Wrong! In HBase, tables don’t behave like relations, rows don’t act like records, and columns are completely variable and not enforced by any predefined schema. Schema design is still important, of course, because it informs the performance characteristics of the system, but it won’t keep your house in order—that task falls to you and how your applications use HBase. In general, trying to shoehorn HBase into an RDBMS-style system is fraught with nothing but peril and a certain path to frustration and failure. HBase is the evil twin, the bizarro doppelgänger, if you will, of RDBMS.

On top of that, unlike relational databases, which sometimes have trouble scaling out, HBase doesn’t scale down. If your production HBase cluster has fewer than five nodes, then, quite frankly, you’re doing it wrong. HBase is not the right database for some problems, particularly those where the amount of data is measured in megabytes, or even in the low gigabytes.

So why would you use HBase? Aside from scalability, there are a few reasons. To begin with, HBase has some built-in features that other databases lack, such as versioning, compression, garbage collection (for expired data), and in-memory tables. Having these features available right out of the box means less code that you have to write when your requirements demand them. HBase also makes strong consistency guarantees, making it easier to transition from relational databases for some use cases. Finally, HBase guarantees atomicity at the row level, which means that you can have strong consistency guarantees at a crucial level of HBase’s data model.

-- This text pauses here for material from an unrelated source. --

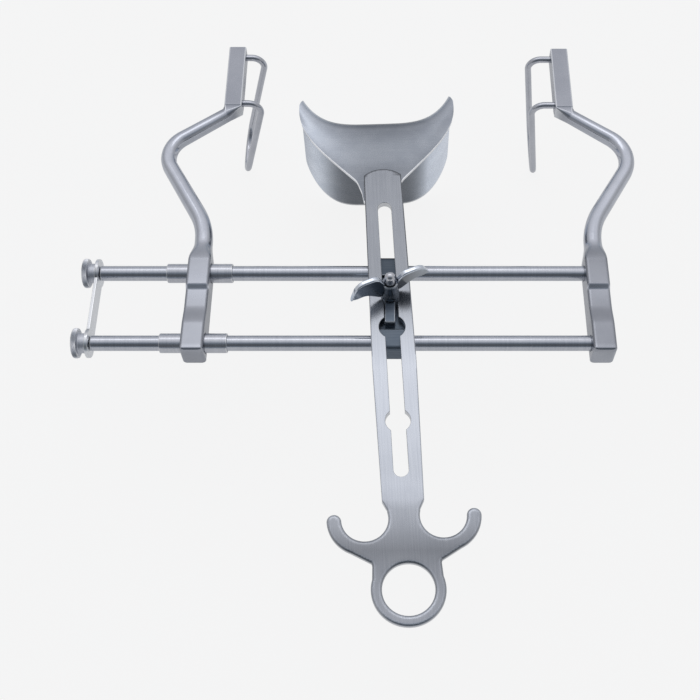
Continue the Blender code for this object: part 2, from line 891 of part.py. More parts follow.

For all of these reasons, HBase really shines as the cornerstone of a large-scale online analytics processing system. While individual operations may sometimes be slower than equivalent operations in other databases, scanning through enormous datasets is an area where HBase truly excels. For genuinely big queries, HBase often outpaces other databases, which helps to explain why HBase is often used at big companies to back heavy-duty logging and search systems.